Todos tenemos muertos en el armario, eso es obvio, más o menos, todos hemos caído en el burdo engaño de nuestra imaginería, y hemos visto hermosas aves donde solo había rapaces, pero aquella vez, fue el colmo de las malas jugadas de mi traviesa cabeza.

Era de estatura limitada, prominente nariz, y siempre caminaba encorvado como si escondiese algún mezquino secreto; no tenía andares de galán, al contrario, caminaba sin recelo como si de un viejo pistolero se tratara.

A mí me resultó infinitamente atractivo. Todos sus defectos, soberanamente evidentes, me resultaban carismáticos, como si en lugar de ser sencillamente un hombre común y feo, fuera un vaquero al estilo Clint Eastwood, defensor de causas con sentido y salvador de damiselas en apuros.

Pero ni yo fui jamás una damisela en apuros, ni él un valiente salvador. Mas bien era un pequeño vaquero que siempre estaba en apuros y al que había que estar salvando constantemente.

Fue entonces cuando empecé a intuir su maldad, su perversa gana de quemarse a cualquier precio, eran tan cambiantes sus emociones que no se sabía donde empezaban los sentimientos y donde su volátil humor. Estar a su lado era una montaña rusa interminable. Y esto puede marear a cualquiera, incluso a mí, que siempre me encantó el quemarropa, las bacanales y el exceso de piel para evitar las hieles de mi memoria. Pero a su lado, todo era un eterno va y ven, arriba y abajo, cerca y lejos, todo era demasiado de todo. Y aunque sus arranques de ira venían seguidos de efusivas caricias, pronto empezó a pesarme el juego de lo intenso.
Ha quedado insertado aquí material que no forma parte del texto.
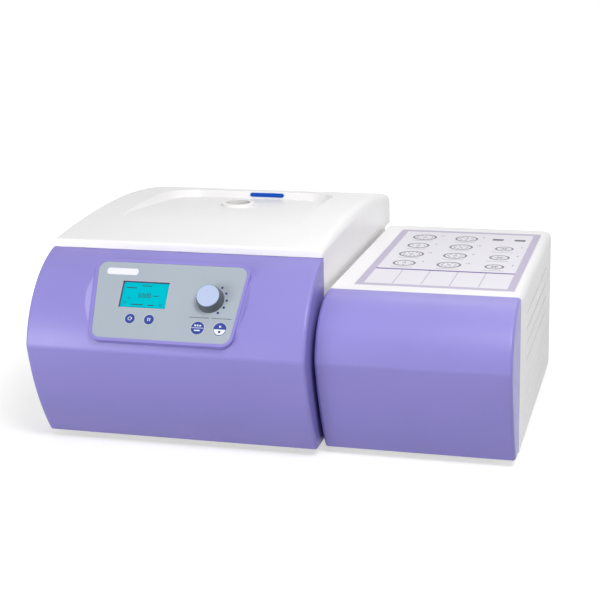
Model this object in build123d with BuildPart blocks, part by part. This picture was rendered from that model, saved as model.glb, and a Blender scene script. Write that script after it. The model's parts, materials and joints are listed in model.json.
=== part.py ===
from build123d import *
from math import cos, pi, radians, sin, sqrt, tan
import os

# Refrigerated bench centrifuge: a rotor unit with a full-width lid on the left,
# and a cooling unit beside it on a shared base. Lengths are in millimetres.
# X runs to the right, Y to the back and Z up. The origin is under the middle of
# the whole machine, on the bench.

# Main driving dimensions
main_width = 424.0           # rotor unit, side to side
unit_gap = 6.4               # dark slot between the two units
side_width = 279.6           # cooling unit, side to side
nose_depth = 112.0           # nose of the front cover ahead of its top edge
lid_reach = 503.0            # back of the lid behind the cover's top edge
body_reach = 457.0           # back of both bodies behind the same edge
foot_height = 12.0
main_cover_height = 277.5    # front cover of the rotor unit
side_cover_height = 231.3    # front cover and cabinet of the cooling unit
skirt_height = 228.0         # lower edge of the lid's side skirts
lid_front_height = 290.0     # top of the lid at its front lip
crown_rise = 15.5            # the lid's crown above its front lip
crown_place = 235.0          # the crown behind the cover's top edge
lid_back_drop = 12.0         # the lid's back under its front lip
seam = 1.0                   # gap between the lid and the covers
lip_seam = 0.5               # the same under the lid's front lip
fit_gap = 0.3                # gap between pieces that must not touch
run_gap = 0.05               # radial clearance of a turning shaft
joint_gap = 0.2              # radial gap where a fixed piece passes a hole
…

Poco a poco, y mas brutalmente que otra cosa, sus idas y venidas, sus eternas guerras y sus eternos problemas, fueron acaparando nuestros tiempos, hasta el punto de que en aquella relación todo lo ocupaba él y sus historias. Y como si de una botella de champan se tratase, un día descorchó de forma efusiva, e ineludiblemente, la puerta de mis recuerdos más clausurados, y entre tanto dilema ajeno, se presentó ante mí el verdadero motivo de mis propios engaños y mis propias rarezas.
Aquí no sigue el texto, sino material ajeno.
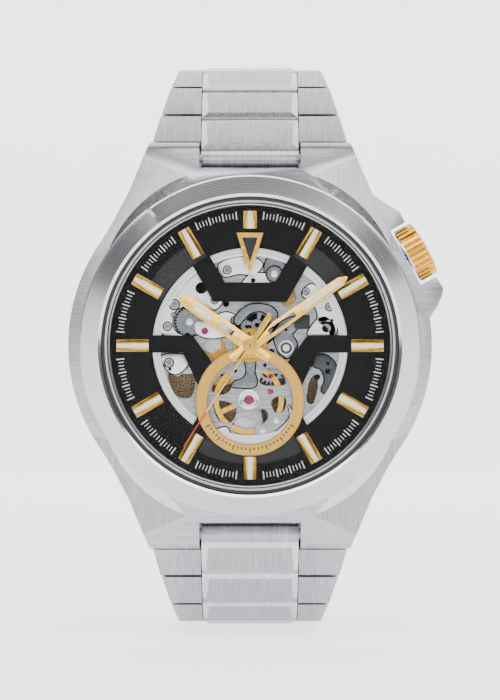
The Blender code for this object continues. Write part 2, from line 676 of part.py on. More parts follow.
def bracelet_frame(pivot, lean, sign):
    """X across, Y along the bracelet away from the case, Z out from the wrist."""
    a = math.radians(lean)
    along = Vector((0.0, math.sin(a), sign * math.cos(a)))
    out = Vector((0.0, -math.cos(a), sign * math.sin(a)))
    turn = Matrix((along.cross(out), along, out)).transposed().to_4x4()
    return Matrix.Translation((0.0, -pivot[1] * MM, sign * pivot[0] * MM)) @ turn


def slab(name, profile, low, high):
    """A bracelet profile of (along, out) points, drawn out across the bracelet from low to high."""
    obj = plate(name, [profile], low, high)
    obj.data.transform(Matrix(((0, 0, 1, 0), (1, 0, 0, 0), (0, 1, 0, 0), (0, 0, 0, 1))))
    return obj


def outer_profile(start_radius, pitch, end_radius=LINK_HALF_THICKNESS):
    t = LINK_HALF_THICKNESS
    lean = math.asin(t / start_radius)
    points = arc(start_radius, lean, -lean, 6)
    return list(reversed(points + arc(end_radius, -math.pi / 2, math.pi / 2, 8, (pitch, 0.0))))


def centre_profile(pitch):
    t = LINK_HALF_THICKNESS
    hollow = t + LINK_GAP
    lean = math.asin(t / hollow)
    points = arc(t, math.pi / 2, math.pi * 1.5, 8)
    points += arc(hollow, math.pi + lean, math.pi - lean, 6, (pitch, 0.0))
    points += [(pitch - 1.2, t + LINK_RAISED), (0.6, t + LINK_RAISED)]
    return points


def link(name, index, sign):
    """One link: a raised centre bar set half a pitch ahead of its two outer bars."""
    first = index == 0
    start_radius = LUG_KNUCKLE + 0.2 if first else LINK_HALF_THICKNESS + LINK_GAP
    wide = BRACELET_HALF_WIDTHS[min(index, len(BRACELET_HALF_WIDTHS) - 1)]
    narrow = BRACELET_HALF_WIDTHS[min(index + 1, len(BRACELET_HALF_WIDTHS) - 1)]
    inner_edge = CENTRE_HALF_WIDTH + 0.12
    frame = bracelet_frame(PIVOTS[index], LINK_LEANS[index], sign)
    solid = slab(name, centre_profile(LINK_PITCH), -CENTRE_HALF_WIDTH, CENTRE_HALF_WIDTH)
    others = []
    for side in (1, -1):
        low, high = sorted((side * inner_edge, side * wide))
        bar = slab(name + "_outer", outer_profile(start_radius, LINK_PITCH), low, high)
        for vertex in bar.data.vertices:
            if abs(vertex.co.x) > (inner_edge + 0.5) * MM:
                share = min(max(vertex.co.y / (LINK_PITCH * MM), 0.0), 1.0)
                vertex.co.x = side * (wide + (narrow - wide) * share) * MM
        others.append(bar)
    low, high = start_radius + 0.15, LINK_PITCH - LINK_HALF_THICKNESS - LINK_GAP - 0.15
    half_web = CENTRE_HALF_WIDTH + 0.5
    others.append(block(name + "_web", (-half_web, low, -1.1), (half_web, high, 1.1)))
    solid = joined(solid, *others)
    if first:
        hole = rod("bar_hole", SPRING_BAR_RADIUS + 0.1, -8, 8)
        hole.data.transform(Matrix(((0, 0, 1, 0), (1, 0, 0, 0), (0, 1, 0, 0), (0, 0, 0, 1))))
        solid = cut(solid, hole)
    if sign > 0 and index == LINKS_ON_12_SIDE - 1:
        # the last link hooks over the clasp's tongue from outside, so it can lift away from it
        reach = LINK_PITCH - LINK_HALF_THICKNESS - LINK_GAP - 0.1
        release = block(name + "_release", (-CENTRE_HALF_WIDTH - 0.06, reach, -2), (CENTRE_HALF_WIDTH + 0.06, 7, 0))
        solid = cut(solid, release)
    solid.matrix_world = frame
    return finish(solid, "steel")


def bracelet():
    for sign, count, side in ((1, LINKS_ON_12_SIDE, "12"), (-1, LINKS_ON_6_SIDE, "6")):
        for index in range(count):
            link(f"link_{side}_{index + 1}", index, sign)
        bar = across(rod(f"spring_bar_{side}", SPRING_BAR_RADIUS, -9.6, 9.6), LUG_PIN_UP, LUG_PIN_HEIGHT, sign)
        finish(bar, "spring_steel")


# --------------------------------------------------------------------------- clasp


def clasp_arc():
    """The circle through the two last pivots: its centre as (back, up), radius, and the two end angles."""
    a = (-PIVOTS[LINKS_ON_6_SIDE][1], -PIVOTS[LINKS_ON_6_SIDE][0])
    b = (-PIVOTS[LINKS_ON_12_SIDE][1], PIVOTS[LINKS_ON_12_SIDE][0])
    chord = math.dist(a, b)
    radius = (chord**2 / 4 + CLASP_RISE**2) / (2 * CLASP_RISE)
    along = ((b[0] - a[0]) / chord, (b[1] - a[1]) / chord)
    out = (along[1], -along[0])
    middle = ((a[0] + b[0]) / 2, (a[1] + b[1]) / 2)
    centre = (middle[0] - out[0] * (radius - CLASP_RISE), middle[1] - out[1] * (radius - CLASP_RISE))
    return centre, radius, heading(centre, a), heading(centre, b)


def clasp():
    """Three curved plates folded on each other. Outlines are in the (back, up) plane, drawn across."""
    centre, radius, start, end = clasp_arc()
    cover_low, cover_high = radius + 0.55, radius + 1.5
    middle_low, middle_high = radius - 0.35, radius + 0.45
    inner_low, inner_high = radius - 1.25, radius - 0.45
    knuckle = LINK_HALF_THICKNESS
    clear = (knuckle + LINK_GAP) / radius

    def layer(name, low, high, first, last, half_width, count=12):
        outline = arc(high, first, last, count, centre) + arc(low, last, first, count, centre)
        obj = plate(name, [outline], -half_width, half_width)
        obj.matrix_world = Matrix(((0, 0, 1, 0), (1, 0, 0, 0), (0, 1, 0, 0), (0, 0, 0, 1)))
        return obj

    def tongue(name, angle, half_width):
        obj = plate(name, [circle(knuckle, polar(radius, angle, centre), 16)], -half_width, half_width)
        obj.matrix_world = Matrix(((0, 0, 1, 0), (1, 0, 0, 0), (0, 1, 0, 0), (0, 0, 0, 1)))
        return obj

    hinge_in, hinge_out = start + 6.0 / radius, end - 4.6 / radius
    inner = layer("clasp_inner_blade", inner_low, inner_high, start, hinge_out, BLADE_HALF_WIDTH)
    inner = joined(inner, tongue("inner_tongue", start, CENTRE_HALF_WIDTH))
    finish(inner, "steel")

    middle = layer("clasp_middle_blade", middle_low, middle_high, hinge_in, hinge_out, BLADE_HALF_WIDTH)
    finish(middle, "steel")

    cover = layer("clasp_cover", cover_low, cover_high, hinge_in, end - clear, CLASP_HALF_WIDTH)
    walls = []
    for side in (1, -1):
        wall = layer("wall", inner_low, cover_low + 0.3, hinge_in, end - clear - 0.2 / radius, 0.55)
        wall.matrix_world = Matrix.Translation((side * (CLASP_HALF_WIDTH - 0.6) * MM, 0, 0)) @ wall.matrix_world
        walls.append(wall)
    end_block = layer("end_block", radius - 1.0, cover_high - 0.1, end - 3.4 / radius, end - 0.6 / radius,
                      CENTRE_HALF_WIDTH - 0.02, 5)
    cover = joined(cover, *walls, end_block, tongue("cover_tongue", end, CENTRE_HALF_WIDTH))
    cover = cut(cover, *[button(f"pocket_{side}", side, 0.12) for side in (1, -1)])
    finish(cover, "steel")
    for name, side in (("push_button_right", 1), ("push_button_left", -1)):
        finish(button(name, side, 0.0), "polished_steel")


def button(name, side, extra):
    """A push button in the cover's side wall, half way along. Extra is the clearance of its pocket."""
    centre, radius, start, end = clasp_arc()
    middle = (start + end) / 2
    long, tall = 1.6 + extra, 0.45 + extra
    point = polar(radius - 0.35, middle, centre)
    low, high = (7.2, 10.6) if extra else (8.25, 9.75)
    shape = block(name, (-tall, -long, low), (tall, long, high))
    out, up = math.cos(middle), math.sin(middle)
    turn = Matrix(((0, 0, side, 0), (out, -up * side, 0, 0), (up, out * side, 0, 0), (0, 0, 0, 1)))
    shape.matrix_world = Matrix.Translation((0.0, point[0] * MM, point[1] * MM)) @ turn
    return shape


case_middle()
case_rings()
case_back()
dial()
hands()
movement_frame()
going_train()
escapement()
motion_work()
winding()
rotor()
bracelet()
clasp()
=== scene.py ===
import math

import bmesh
import bpy
from mathutils import Matrix, Vector


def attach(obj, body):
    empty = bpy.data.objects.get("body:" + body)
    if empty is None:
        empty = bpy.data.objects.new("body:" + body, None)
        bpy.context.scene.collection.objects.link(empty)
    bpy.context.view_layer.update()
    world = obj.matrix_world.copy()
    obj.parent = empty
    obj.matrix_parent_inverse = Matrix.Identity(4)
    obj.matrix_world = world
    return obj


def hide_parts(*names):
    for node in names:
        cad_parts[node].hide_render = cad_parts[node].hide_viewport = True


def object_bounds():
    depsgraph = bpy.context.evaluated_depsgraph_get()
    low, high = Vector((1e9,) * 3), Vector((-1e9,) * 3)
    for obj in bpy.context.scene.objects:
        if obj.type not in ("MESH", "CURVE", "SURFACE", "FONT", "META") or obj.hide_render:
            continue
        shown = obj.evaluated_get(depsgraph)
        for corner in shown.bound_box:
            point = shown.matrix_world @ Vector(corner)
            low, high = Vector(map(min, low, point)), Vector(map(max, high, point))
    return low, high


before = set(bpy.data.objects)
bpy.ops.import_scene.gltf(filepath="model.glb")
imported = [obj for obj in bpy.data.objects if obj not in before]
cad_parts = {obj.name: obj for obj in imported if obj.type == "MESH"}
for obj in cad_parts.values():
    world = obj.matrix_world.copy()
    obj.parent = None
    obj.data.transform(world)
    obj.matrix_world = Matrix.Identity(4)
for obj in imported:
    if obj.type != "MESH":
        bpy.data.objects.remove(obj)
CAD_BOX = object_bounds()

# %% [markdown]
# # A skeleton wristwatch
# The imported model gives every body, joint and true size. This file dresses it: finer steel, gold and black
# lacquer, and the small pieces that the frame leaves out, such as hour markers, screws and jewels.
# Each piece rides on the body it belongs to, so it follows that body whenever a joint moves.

MM = 0.001
DIAL = Matrix.Rotation(math.radians(90), 4, "X")
ACROSS = Matrix(((0, 0, 1, 0), (1, 0, 0, 0), (0, 1, 0, 0), (0, 0, 0, 1)))

# %% [markdown]
# ## Drawing outlines
# Watch parts are mostly flat sheets and turned rings, so most shapes start as a flat outline. The dial
# frame used below has x to the right, up towards 12, and height above the case back. Everything is in
# millimetres.


# %% Outline helpers
def polar(radius, degrees, centre=(0.0, 0.0)):
    angle = math.radians(degrees)
    return (centre[0] + radius * math.cos(angle), centre[1] + radius * math.sin(angle))


def arc(radius, start, end, count, centre=(0.0, 0.0)):
    return [polar(radius, start + (end - start) * i / (count - 1), centre) for i in range(count)]


def circle(radius, centre=(0.0, 0.0), count=48):
    return [polar(radius, 360 * i / count, centre) for i in range(count)]


def sector(inner, outer, start, end, centre=(0.0, 0.0), count=18):
    return arc(outer, start, end, count, centre) + arc(inner, end, start, count, centre)


def flowing(points, steps=6):
    """A closed smooth line through the points, for cast and milled windows."""
    line = []
    count = len(points)
    for i in range(count):
        p0, p1, p2, p3 = (Vector(points[(i + k - 1) % count]) for k in range(4))
        for j in range(steps):
            t = j / steps
            bend = 2 * p1 + (p2 - p0) * t + (2 * p0 - 5 * p1 + 4 * p2 - p3) * t**2
            line.append(tuple((bend + (3 * p1 - p0 - 3 * p2 + p3) * t**3) / 2))
    return line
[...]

Fueron desfilando ante mis inquietos ojos, los zombis del armario, pequeños monstruitos a los que había dado caza sin miramientos, personas inocentes o culpables, que habían estado en el momento equivocado frente a la mujer equivocada, o mas bien la mujer que estaba equivocada y que nunca entendió hasta ahora, que al corazón hay que darle un tiempo para sanar, porque poner tirita tras tirita infecta la herida, que tornándose profunda y oscura, termina por emerger cuando aparece otro cazador, más hábil y más necesitado de consuelo, que ocupa demasiado espacio, hasta que él mismo resulta un vendaje extenso y tirante, y tienes que arrancártelo de cuajo, o sufres el riesgo de perder el miembro entero por ausencia de circulación. Y si ese miembro es el corazón, imaginen el conflicto. Así que sin miramiento desenredé el complicado y enredado vendaje, que ocultaba tiritas tan viejas como mohosas.

Fue terrorífico, al quitarlo salió todo junto, y no quedo apósito alguno sobre el miembro en carne viva, postulado, dolorido, y con un color indefinible, fruto de la infección subyacente que parecía crecer a escondidas.
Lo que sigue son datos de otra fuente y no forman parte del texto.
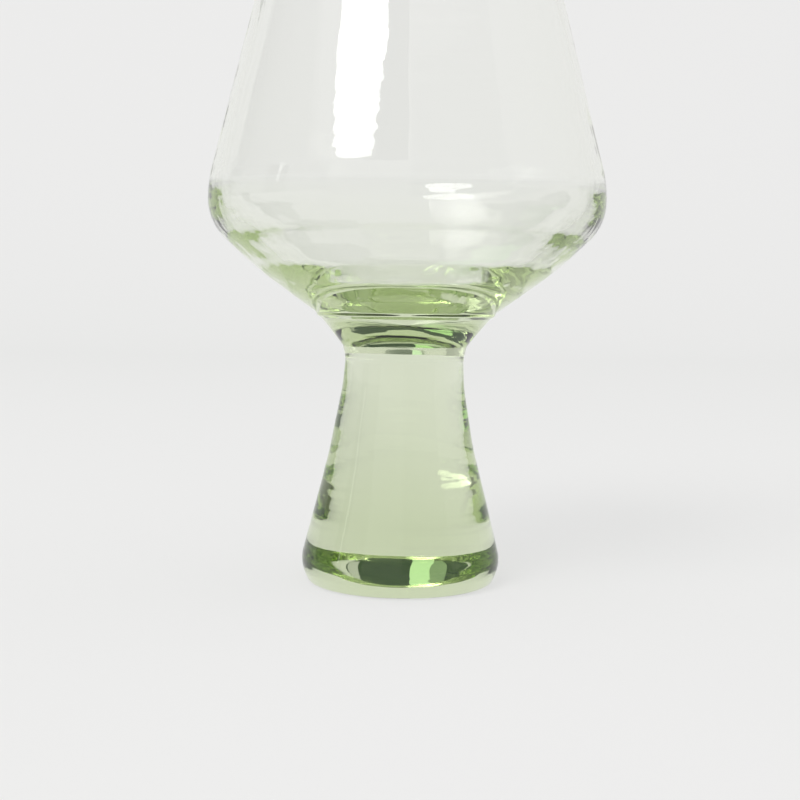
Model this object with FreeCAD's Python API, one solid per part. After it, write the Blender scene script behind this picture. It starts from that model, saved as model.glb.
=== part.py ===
"""Stemmed wine glass of solid pale green glass, worked hot by hand.

Three gathers of glass, each its own solid, welded hot one on top of the other:
  stem_foot  solid flared stem and foot in one, flat underneath
  collar     short solid ring between the stem and the bowl
  bowl       blown bowl with a thick bottom and a thinner upper wall

Millimetres.  +Z is up and is the axis of the glass.  The origin is the middle of the
flat face that the glass stands on.
"""
import FreeCAD, Part
import math
import os

os.makedirs("parts", exist_ok=True)

# ---- heights above the table ----
total_height = 165.0
bowl_joint_height = 64.3       # where the collar meets the bowl
stem_joint_height = 57.6       # where the stem meets the collar

# ---- bowl, outside ----
rim_radius = 30.3
widest_radius = 47.9
taper_corner_height = 96.6     # where the upper wall line meets the widest cylinder
belly_corner_height = 86.9     # where the lower cone line meets the widest cylinder
lower_cone_corner = (35.6, 75.5)
bead_radius = 21.6             # small upright bead at the foot of the lower cone
bead_height = 65.7
bowl_joint_radius = 20.5

# ---- bowl, inside ----
rim_wall = 1.3
rim_round = 0.5
inner_shoulder_corner = (47.3, 90.5)
inner_cone_top = (32.5, 78.9)  # the cone is three straight stretches, rounded into each other
inner_cone_middle = (25.0, 74.4)
inner_cone_foot = (17.4, 71.1)
inner_floor_height = 67.8      # the bottom is dimpled where the gather was joined

# ---- collar and neck ----
collar_waist = (16.0, 58.8)
stem_joint_radius = 15.1
neck_radius = 14.4
neck_height = 54.5

# ---- stem and foot ----
upper_stem = (14.9, 48.0)
flare_start = (17.5, 33.0)     # the flare is straight from here down to the foot
foot_bulge = (24.84, 4.3)      # before the side of the foot is rounded
foot_bulge_round = 8.9
foot_corner = (22.75, 0.0)     # before its edge is rounded
foot_edge_round = 0.8


def vector(point):
    """A point of the half section, given as (radius, height), in the XZ plane."""
    return FreeCAD.Vector(point[0], 0.0, point[1])


def rounded_outline(corners):
    """Edges through (radius, height, rounding) corners, closed, each rounding a tangent arc."""
    edges = []
    count = len(corners)
    starts = []
    ends = []
    for index in range(count):
        here = vector(corners[index])
        to_last = (vector(corners[index - 1]) - here).normalize()
        to_next = (vector(corners[(index + 1) % count]) - here).normalize()
        rounding = corners[index][2]
        if rounding == 0:
            starts.append(here)
            ends.append(here)
            continue
        half_angle = to_last.getAngle(to_next) / 2
        reach = rounding / math.tan(half_angle)
        middle_reach = rounding / math.sin(half_angle) - rounding
        first = here + to_last * reach
        last = here + to_next * reach
        middle = here + (to_last + to_next).normalize() * middle_reach
        edges.append((index, Part.Arc(first, middle, last).toShape()))
        starts.append(first)
        ends.append(last)
    for index in range(count):
        gap_start = ends[index]
        gap_end = starts[(index + 1) % count]
        along = vector(corners[(index + 1) % count]) - vector(corners[index])
        if (gap_end - gap_start).dot(along) < -1e-6:
            raise ValueError("roundings overlap after corner " + str(index))
        if gap_start.distanceToPoint(gap_end) > 1e-6:
            edges.append((index + 0.5, Part.LineSegment(gap_start, gap_end).toShape()))
    edges.sort(key=lambda item: item[0])
    return [edge for _, edge in edges]


def turned(corners):
    """The solid swept by turning a closed half section round the axis of the glass."""
    wire = Part.Wire(Part.__sortEdges__(rounded_outline(corners)))
    face = Part.Face(wire)
    return face.revolve(FreeCAD.Vector(0, 0, 0), FreeCAD.Vector(0, 0, 1), 360)


def make_bowl():
    """Tapered upper wall, round belly, straight lower cone and a thick solid bottom."""
    return turned([
        (0.0, inner_floor_height, 0),
        (*inner_cone_foot, 11.5),
        (*inner_cone_middle, 22.0),
        (*inner_cone_top, 27.0),
        (*inner_shoulder_corner, 12.7),
        (rim_radius - rim_wall, total_height, rim_round),
        (rim_radius, total_height, rim_round),
        (widest_radius, taper_corner_height, 32.0),
        (widest_radius, belly_corner_height, 12.8),
        (*lower_cone_corner, 90.0),
        (bead_radius + 0.3, bead_height, 0.4),
        (bead_radius, bead_height - 0.8, 0.6),
        (bowl_joint_radius, bowl_joint_height, 0),
        (0.0, bowl_joint_height, 0),
    ])


def make_collar():
    """Solid ring that narrows from the bowl to the stem."""
    return turned([
        (0.0, bowl_joint_height, 0),
        (bowl_joint_radius, bowl_joint_height, 0),
        (*collar_waist, 8.0),
        (stem_joint_radius, stem_joint_height, 0),
        (0.0, stem_joint_height, 0),
    ])


def make_stem_foot():
    """Solid stem that flares into the foot, with a rounded side and a flat underside."""
    return turned([
        (0.0, stem_joint_height, 0),
        (stem_joint_radius, stem_joint_height, 0),
        (neck_radius, neck_height, 8.0),
        (*upper_stem, 40.0),
        (*flare_start, 60.0),
        (*foot_bulge, foot_bulge_round),
        (*foot_corner, foot_edge_round),
        (0.0, 0.0, 0),
    ])


pieces = {
    "bowl": make_bowl(),
    "collar": make_collar(),
    "stem_foot": make_stem_foot(),
}

for name, shape in pieces.items():
    if not shape.isValid() or shape.Volume <= 0:
        raise ValueError("solid is not valid: " + name)
    shape.exportStep(os.path.join("parts", name + ".step"))
    box = shape.optimalBoundingBox()
    print(name, "volume", round(shape.Volume), "mm3, height", round(box.ZMin, 2), "to", round(box.ZMax, 2))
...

Es curioso, pues justamente ese tipo mohíno de paso encorvado, que me hirió con rotundidad, nocturnidad y toda alevosía por su parte, fue el salvador de mi más antigua herida, pues me la dejó al descubierto, al aire, y es bien sabido que hay ciertas dolencias que solo curan si se oxigenan. Y ese fue su regalo para mí, me dejó el corazón tan al aire, que respire aliviada, al ver que aún latía sin tapón alguno.

Así fue, como con ojos nuevos, y el corazón por bandera, me decidí a devolverle el favor, y desvendar cada una de sus heridas, en secreto y a escondidas. A veces, quedarse en carne viva es el único remedio a nuestros males.